In the second part of the series, we used ideas from Dixon and Coles to effectively add some dependance back in to our model via rho
, which helped improve its performance with those tricky low scores and draws. We also added in a decay weighting to the data so older fixtures were considered less important that more recent ones when fitting the model.
Next, we're going to implement Baio and Blangiardo's Bayesian hierarchical model to see how well that performs compared with our models so far.
If you've not read through those previous articles yet, I suggest starting there first as it will provide you with the background to what we're doing here.
Let's get started!
The aim of the model we're building is to predict the number of goals each football (soccer) team will score when they play each other. As always, let's start off by downloading some historical fixtures from football-data.co.uk. Baio and Blangiardo's publication uses the Italian Serie A but we're going to see how their model fares on the English Premier League.
The code below uses the penaltyblog python package to download three season's worth of data into a pandas dataframe and renames the columns to match the syntax used by Baio and Blangiardo. The home_team
and away_team
columns contain the team names, and yg1
and yg2
are the number of goals scored by the home team and away team, respectively.

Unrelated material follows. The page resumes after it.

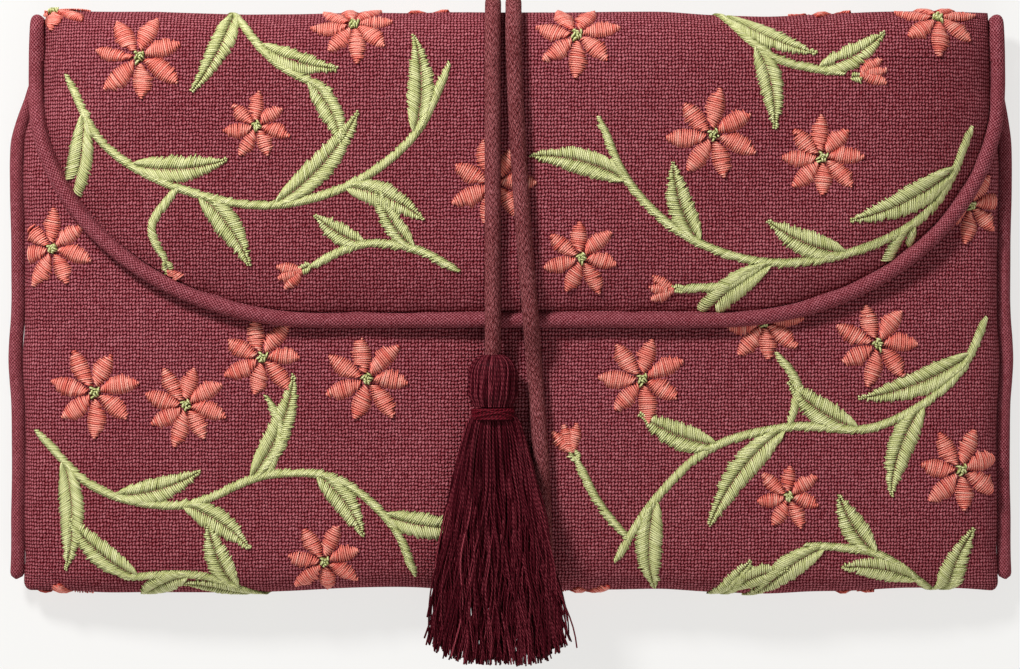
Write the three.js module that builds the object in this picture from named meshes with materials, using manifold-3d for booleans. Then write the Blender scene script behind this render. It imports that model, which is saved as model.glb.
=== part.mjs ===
// Fold-over jewellery pouch of padded linen with piped edges, tied with a cord and tassel.
// It lies on its back: +X to the right, +Y to the top fold, +Z up, millimetres.
import * as THREE from 'three';
import { mergeVertices } from 'three/addons/utils/BufferGeometryUtils.js';
import Module from 'manifold-3d';

const wasm = await Module();
wasm.setup();

// Layers of the quilted cloth and the gaps between them
const linen = 0.8;
const wadding = 1.2;
const lining = 0.4;
const layerGap = 0.3;
const pieceGap = 0.3; // between two stretches of one cloth, or two pieces that meet

// Body of the pouch
const seamHalf = 112; // side seam to centre
const bodyHalf = 66; // bottom fold or top fold to centre
const bodyThickness = 17.5;
const seamHalfThickness = 2.2;
const seamHeight = 5.3; // the side seams lie this high over the table
const sideFullness = 4; // how square the crown is across the pouch
const foldFullness = 10; // how square it is from fold to fold
const tableSink = 1.2; // how far the crowned back is pressed flat by the table
const mouthDrop = 16; // the front's top edge lies this far under the top fold's crest, under the flap
const waddingInset = 3.5; // seam allowance that holds no wadding
const liningInset = 5.4;

// Top fold and flap
const foldReach = 11; // how far the top fold bulges past its fold line
const flapHalf = 108.8;
const flapShift = 1.4; // the flap sits this far to the right of the body's centre
const flapDepth = 68.3; // top fold to the flap's bottom seam
const cornerWide = 64; // the flap's corners are quarter ellipses
const cornerTall = 52;
const shoulderTall = 21; // over this height under the fold line the side seams draw in to the flap's width
const shoulderRamp = 8; // the side pipings sink to the fold's over this length, each way from there
const flapClear = 0.5;
const flapBulge = 2.0; // room for the zip pocket between the flap and the front
const flapEdge = 1.6; // the flap's thickness at its seam
const flapRoll = 14; // width over which the flap swells from its seam
const flapLeastTall = 2; // the flap's shortest column, at its corners
const flapWaddingInset = 9;
const flapWaddingEase = 1.5; // the flap's wadding gives way by this many layer gaps at the seam
const flapLiningInset = 1.6;
const foldWaddingInset = 6.5;
const pocketCloth = 0.3;

// Piping
const pipingRadius = 1.7;
const pipingWall = 0.55;
const coreRadius = 0.8;
const pipingSides = 8;
const coreSides = 5;
const sidePipingStart = 2.5; // over the bottom fold
const sidePipingStop = 9; // under the fold line, where the fold's own piping takes over
const seamClear = 0.55; // between a piping and the seam that holds it, where the seam slopes
const foldPipingLow = 4.4;
const foldPipingReach = 8.2; // past the fold line
const foldPipingBend = 2; // it starts to bend this far before the fold line
const mouthPipingRadius = 1.2;
const mouthPipingWall = 0.4;
const mouthCoreRadius = 0.5;
const mouthPipingShort = 11; // it ends this far from the side seams

// Tie cord, wound round the pouch
const cordRadius = 2;
const cordSides = 8;
const cordSteps = 80;
const cordClear = 0.8;
const cordLow = 0.1; // under the pouch the cord clears the table by this
const leftStrand = -4.1; // x of the strand that carries the tassel
const rightStrand = 0.6; // x of the other strand where it comes over the top fold
const rightStrandEnd = 7.8; // x of that strand at the bottom fold
const cordStart = -4; // y where the cord's sewn end lies on the back
const channelHalf = 5.2; // the cord presses this half width into the back
const channelRamp = 6;

// Tassel
const tasselTop = -11.8;
const eyeClear = 0.6; // round the cord where it enters the head
const knotClear = 1.6; // from the middle of the head's dome to the knot's middle
const headTaper = 3; // the head draws in to its neck over this length
const headInnerTaper = 3.4;
const neckFlare = 0.6;
const neckClear = 0.5; // between the neck and the binding
const headHalf = 5.8;
const headDeep = 4.8;
const headLong = 12.2;
const headWall = 1.5;
const knotRadius = 3;
const bindingLong = 2.8;
const bindingHalf = 5.6;
const bindingWall = 1.0;
const bindingRound = 0.3;
const bindingRoundLong = 0.5;
const skirtNeckHalf = 6;
const skirtEndHalf = 15;
const skirtNeckDeep = 7;
const skirtEndDeep = 5;
const skirtTip = -82;
const skirtRise = 0.5; // it clears the highest part of the front, so that it can swing
const skirtRim = 0.12; // how thick its sides are, as a share of its middle
const skirtFlare = 0.8; // under 1 it widens early
const strandRamp = 7.5; // width over which the skirt rises on to the right-hand strand
const tasselSwing = THREE.MathUtils.degToRad(0.6); // the tassel hangs this far off the cord's line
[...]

We've also kept the date column, and the result of each fixture.
import pandas as pd
import penaltyblog as pb
fixtures = pd.concat(
[
pb.footballdata.fetch_data("england", 2018, 0),
pb.footballdata.fetch_data("england", 2019, 0),
pb.footballdata.fetch_data("england", 2020, 0),
]
).rename(
columns={
"HomeTeam": "home_team",
"AwayTeam": "away_team",
"FTHG": "yg1",
"FTAG": "yg2",
"FTR": "result"
}
)
fixtures = fixtures[["Date", "home_team", "away_team", "yg1", "yg2", "result"]]
fixtures.head()
Date | home_team | away_team | yg1 | yg2 | result | |
---|---|---|---|---|---|---|
0 | 2018-08-10 | Man United | Leicester | 2 | 1 | H |
1 | 2018-08-11 | Bournemouth | Cardiff | 2 | 0 | H |
2 | 2018-08-11 | Fulham | Crystal Palace | 0 | 2 | A |
3 | 2018-08-11 | Huddersfield | Chelsea | 0 | 3 | A |
4 | 2018-08-11 | Newcastle | Tottenham | 1 | 2 | A |
We need to give each team a unique ID, as this will make the data easier to handle later on.
import numpy as np
n_teams = len(fixtures["home_team"].unique())
teams = (
fixtures[["home_team"]]
.drop_duplicates()
.sort_values("home_team")
.reset_index(drop=True)
.assign(team_index=np.arange(n_teams))
.rename(columns={"home_team": "team"})
)
df = (
fixtures.merge(teams, left_on="home_team", right_on="team")

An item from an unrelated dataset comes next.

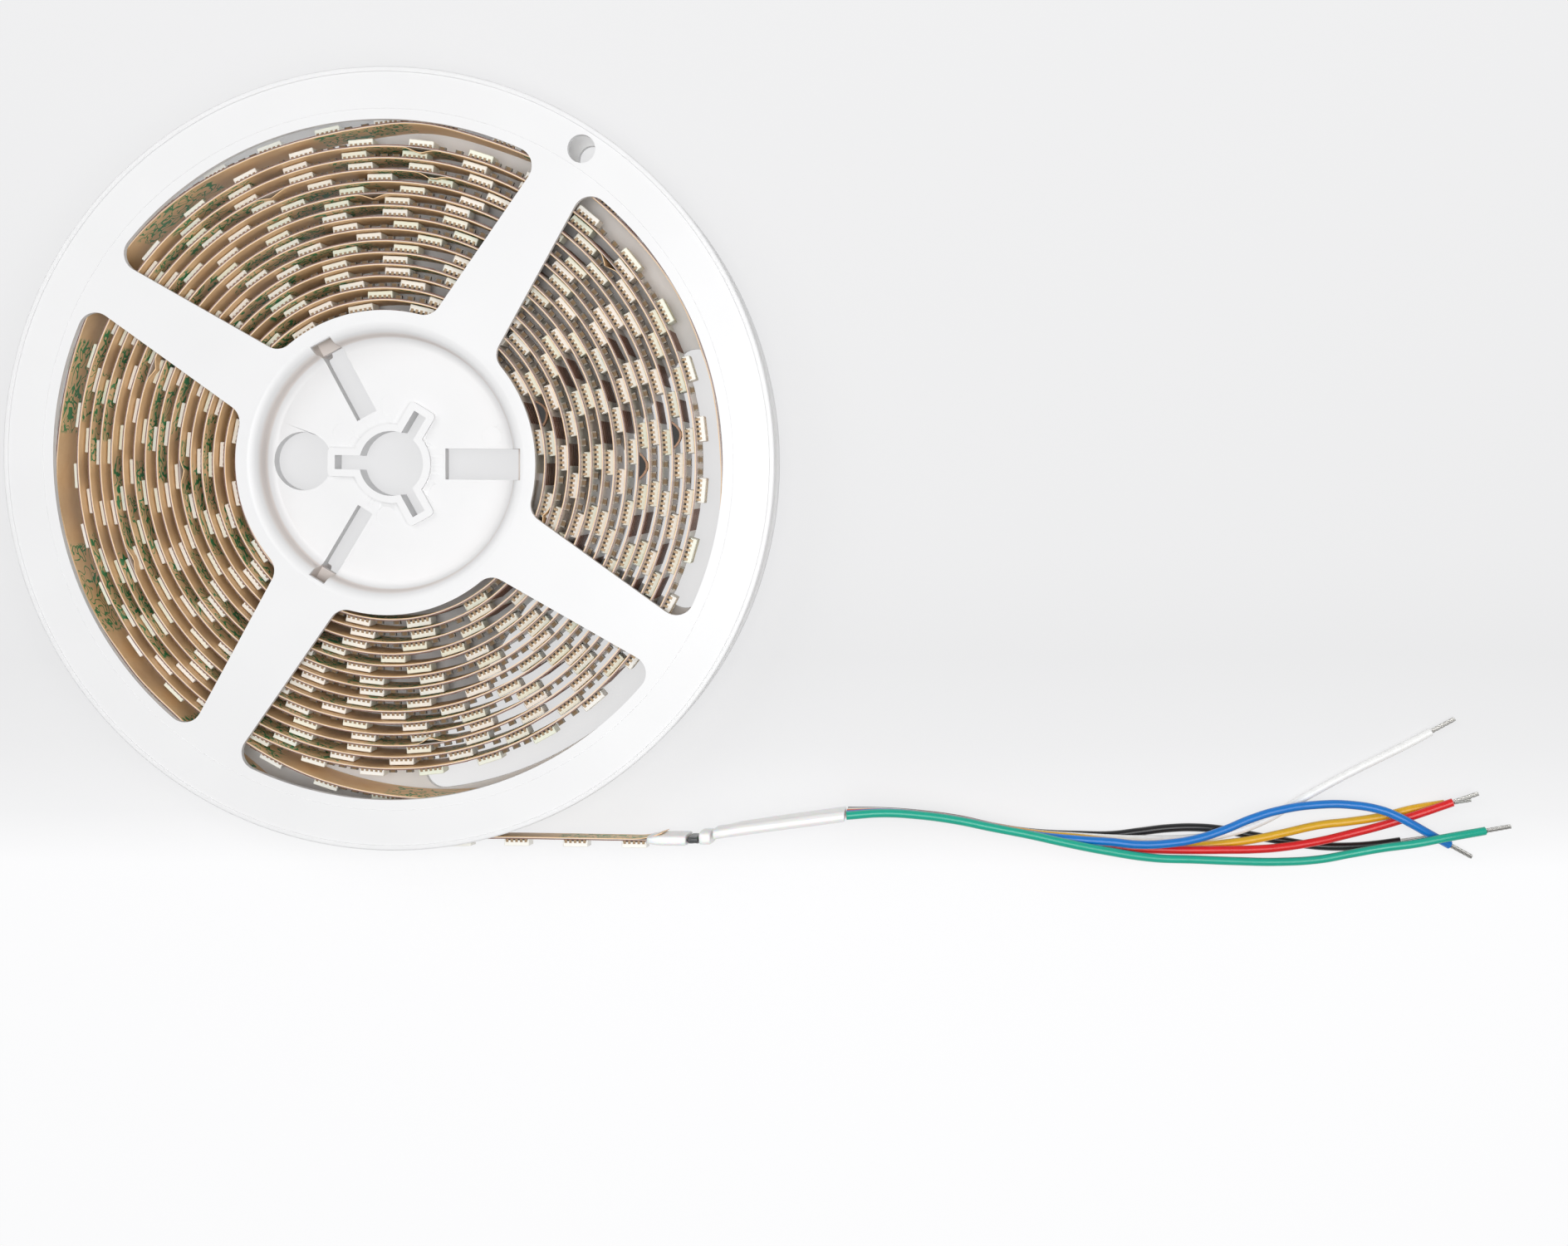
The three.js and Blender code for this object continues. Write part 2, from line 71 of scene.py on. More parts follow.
# The six wires. Stranded copper of 1.7 mm over its glossy PVC insulation, pushed into the sleeve one above
# the other. Each springs out of the sleeve, comes down towards the table and ends bare.
class Field:
    """A socket of a material. Sums on it add Math nodes, and node() adds any other node."""

    def __init__(self, tree, socket=None):
        self.tree = tree
        self.socket = socket

    def node(self, kind, sockets=None, output=0, stops=None, **settings):
        made = self.tree.nodes.new(kind)
        for name, value in settings.items():
            setattr(made, name, value)
        if stops:
            ramp = made.color_ramp.elements
            while len(ramp) < len(stops):
                ramp.new(1)
            for element, (place, colour) in zip(ramp, stops):
                element.position = place
                element.color = (*colour, 1)
        for key, value in (sockets or {}).items():
            if isinstance(value, Field):
                self.tree.links.new(value.socket, made.inputs[key])
            else:
                made.inputs[key].default_value = value
        return Field(self.tree, made.outputs[output])

    def math(self, operation, *values):
        return self.node("ShaderNodeMath", dict(enumerate(values)), operation=operation)

    def __add__(self, other):
        return self.math("ADD", self, other)

    __radd__ = __add__

    def __sub__(self, other):
        return self.math("SUBTRACT", self, other)

    def __rsub__(self, other):
        return self.math("SUBTRACT", other, self)

    def __mul__(self, other):
        return self.math("MULTIPLY", self, other)

    __rmul__ = __mul__

    def __truediv__(self, other):
        return self.math("DIVIDE", self, other)

    def __pow__(self, other):
        return self.math("POWER", self, other)

    def above(self, edge, blur):
        """0 below the edge and 1 above it, with a soft step of the blur's width"""
        return self.node(
            "ShaderNodeMapRange",
            {"Value": self, "From Min": edge - blur / 2, "From Max": edge + blur / 2},
            interpolation_type="SMOOTHSTEP",
        )

    def mix(self, first, second):
        """The first colour where this is 0, the second where it is 1"""
        colours = {0: self}
        for key, value in ((6, first), (7, second)):
            colours[key] = value if isinstance(value, Field) else (*value, 1)
        return self.node("ShaderNodeMix", colours, output=2, data_type="RGBA", clamp_factor=True)

    def noise(self, scale, detail=3, roughness=0.5, distortion=0):
        """Noise on this vector, with features of about 1 / scale millimetres"""
        return self.node("ShaderNodeTexNoise", {
            "Vector": self, "Scale": scale, "Detail": detail,
            "Roughness": roughness, "Distortion": distortion,
        })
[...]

.rename(columns={"team_index": "hg"})
.drop(["team"], axis=1)
.merge(teams, left_on="away_team", right_on="team")
.rename(columns={"team_index": "ag"})
.drop(["team"], axis=1)
.sort_values("Date")
)
df.head()
Date | home_team | away_team | yg1 | yg2 | result | hg | ag | |
---|---|---|---|---|---|---|---|---|
0 | 2018-08-10 | Man United | Leicester | 2 | 1 | H | 15 | 12 |
505 | 2018-08-11 | Watford | Brighton | 2 | 0 | H | 21 | 3 |
932 | 2018-08-11 | Bournemouth | Cardiff | 2 | 0 | H | 2 | 5 |
881 | 2018-08-11 | Huddersfield | Chelsea | 0 | 3 | A | 10 | 6 |
290 | 2018-08-11 | Fulham | Crystal Palace | 0 | 2 | A | 9 | 7 |
The hg
column now contains the ID for the home team and the ag
column is the ID for the away team. So for example, Manchester United are team 15
and Brighton are team 3
.
Next, we split the data in to a train
and test
data set. The train
data is used to fit the model, while we hold back 250 fixtures to test
the model's performance on. We also extract the team IDs and goals scored from the train
data into numpy arrays as it makes them a little easier to work with later on.
TEST_SIZE = 250
train = df.iloc[:-TEST_SIZE]
test = df.iloc[-TEST_SIZE:]
goals_home_obs = train["yg1"].values
goals_away_obs = train["yg2"].values
home_team = train["hg"].values
away_team = train["ag"].values
The model itself is the same as the previous Poisson models we've created. We are still assuming that the number of goals a team scores is a function of their attack strength combined with the opposition's defence strength. In other words, teams with better attacks should score more and teams with worse defences should concede more. We also include home field advantage.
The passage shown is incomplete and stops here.